At the construction site, workers will use the crane to maneuver the panels into an upright position. From there, Cocking explained that workers will connect the panels, forming the dorm’s exterior walls.
The method of sealing the panels depends on the size, location and type of panel. However, for many of the sections, the precast manufacturer is inserting structural steel into the “seam” of the panel, the side where panels will connect, Cocking said.
Once the panels are ready to be joined, workers will weld or bolt the steel together and then coat the connection with a waterproof sealant on the interior and exterior.
After connecting and sealing the panels together for the first floor, workers will brace Gentile’s newly-constructed walls and lay more panels horizontally on top of the first floor, simultaneously creating the ceiling for the first story and the floor for the second story. Then, the process repeats.

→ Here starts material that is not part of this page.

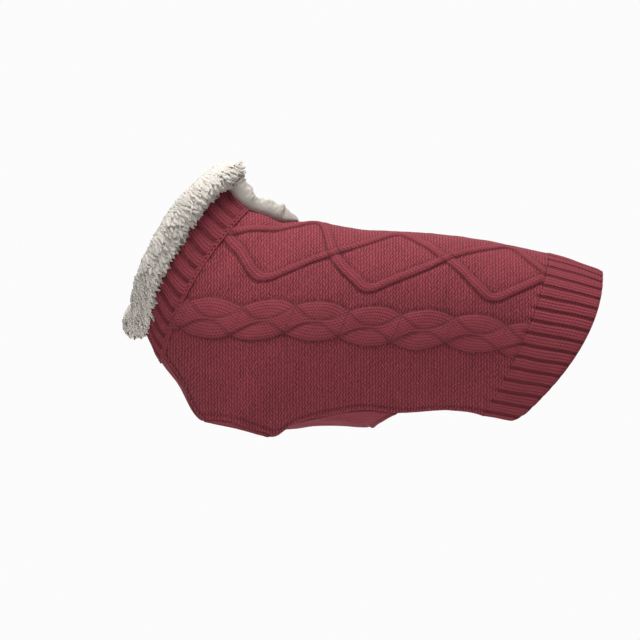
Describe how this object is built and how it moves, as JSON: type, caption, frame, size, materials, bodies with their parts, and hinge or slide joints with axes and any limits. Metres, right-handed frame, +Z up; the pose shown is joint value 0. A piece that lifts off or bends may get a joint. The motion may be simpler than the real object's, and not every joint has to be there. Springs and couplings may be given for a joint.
{
  "type": "dog sweater",
  "caption": "Hollow knitted dog sweater in its worn form, with a fleece collar, back slit, leg holes, belly panel and ribbed hem.",
  "frame": {"origin": "inside of the cloth at the middle of the back, where the garment rests on the wearer", "axes": "+X towards the tail, +Y towards the wearer's left side, +Z up; the garment is symmetric about Y = 0"},
  "size_m": [0.5365, 0.1596, 0.3082],
  "materials": {
    "body_knit": "cranberry acrylic knit, purl ground with raised cables and diamonds, matt",
    "belly_knit": "cranberry acrylic knit, fine lengthwise ribs, matt",
    "rib_knit": "cranberry acrylic wide rib knit, matt",
    "binding_knit": "cranberry plain knit, rolled edge, matt",
    "fleece": "cream curly fleece, deep matt pile"
  },
  "bodies": {
    "root": {"back_panel": "body_knit", "belly_panel": "belly_knit", "neck_rib": "rib_knit", "rear_hem": "rib_knit", "leg_binding_left": "binding_knit", "leg_binding_right": "binding_knit", "fleece_collar": "fleece", "slit_trim_left": "fleece", "slit_trim_right": "fleece"}
  },
  "joints": []
}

“(The workers) will just continue trucking panels here and assembling them and working their way up,” Cocking said. “So they'll start on the west half of the building and continue around to the east half.”

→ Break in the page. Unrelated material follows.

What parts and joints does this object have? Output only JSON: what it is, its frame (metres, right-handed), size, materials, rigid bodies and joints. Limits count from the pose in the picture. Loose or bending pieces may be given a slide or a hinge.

The university considered a variety of construction methods, including wood-based and hybrid steel structure buildings, Cocking explained. However, the school settled on precast because of its speed, labor reduction and durability.
By using the precast method, the west half of Gentile Hall – the portion facing Third Street and the Campbell apartments – will be ready to house 117 students by the fall of 2026, a year ahead of schedule.
“We're basically able to stand up half of the building in roughly a month, something that would normally take six months,” Cocking said.
Immediately after the shell of the west half is completed in May, workers will begin finishing the interior, fitting the dorm with plumbing, electrical, and mechanical work. Though the east half will be standing by June, the interior will not be student ready until the winter of 2026.
This method’s speed comes from the factory’s ability to streamline the construction process. With a set plan for each panel and immediate access to all of the necessary materials, the factory can create a finished wall in fewer steps.
However, precast construction requires extreme forethought, precision and organization on the part of the university, Cocking explained.
“(Precast construction) requires an extensive amount of coordination, because all of that has to be done exactly right,” Cocking said. “Because when it shows up on site as a big Lego, if it's wrong, you're in pretty big trouble. So it's just a shift in saying the complexity of the building is actually happening ahead of the game, off-site somewhere.”
Cocking highlighted the administration’s intentionality in planning Gentile Hall. When working with Design Collaborative, the architecture firm for this project, the university laid out multiple non-negotiable features, such as floor lounges, communal bathrooms and central stairwells, to ensure Gentile reflected a traditional Taylor residence hall.
“We wanted it to be something that is here for a very, very, very long time,” Cocking said. “I think everybody wants that when you think about a dorm identity, and I think it strengthens all the feelings around dorm culture.”
While Gentile Hall is being constructed, the dorm’s future personnel assistants (PAs) and discipleship assistants (DAs) are also working to build a new dorm culture.
Nathaniel Berry, a sophomore politics and public service major, will serve as PA for the fourth floor of Gentile, the dorm’s only male floor. Together, the leaders decided the fourth floor will be called Homestead.
“We're going to be the homies of Homestead,” Berry said.
On Homestead, Berry hopes to create an environment of both encouragement and accountability, something he feels Taylor can sometimes lack.
Floor leadership also hopes to create a place where students can be themselves, Ethan Schmidt, a sophomore youth ministries major and the DA for Homestead, added.
“We're aiming for a general authenticity,” Schmidt said. “ ... Somewhere where the guys can be real about their faith, be honest and spur each other on openly and lovingly and be able to simultaneously feel accepted and seen.”
Schmidt acknowledged the large task at hand, labeling his new position as both humbling and terrifying. However, he and the other student leaders are clinging to the reminder that this project isn’t theirs to begin with.
“This is so far beyond anything that we could all handle on our own, and so we're all able to approach it with the heart that this is not our project,” Schmidt said. “We're joining God in his work that he's already beginning to do. The change that's going to happen in those guys — God's already working in their hearts to make that come to fruition. We're just going to come alongside him as he does that.”
Ultimately, Homestead will be a group project, Berry said.
Though the DAs and PAs can provide structure, the residents play a big role in the direction of a wing or floor.
“We can bring structure, and we can be good stewards of the resources given to us by providing a structure, but the substance is only going to come when everybody moves in,” Berry said. “ … The culture is less something that the PA and DA team creates, but more so something that they help cultivate,” Berry said.
Both Berry and Schmidt indicated that traditions and events were in the works for Homestead’s homies. However, when asked for specifics, Schmidt remained mysterious.
“That's for us to know and for you all to find out,” he said.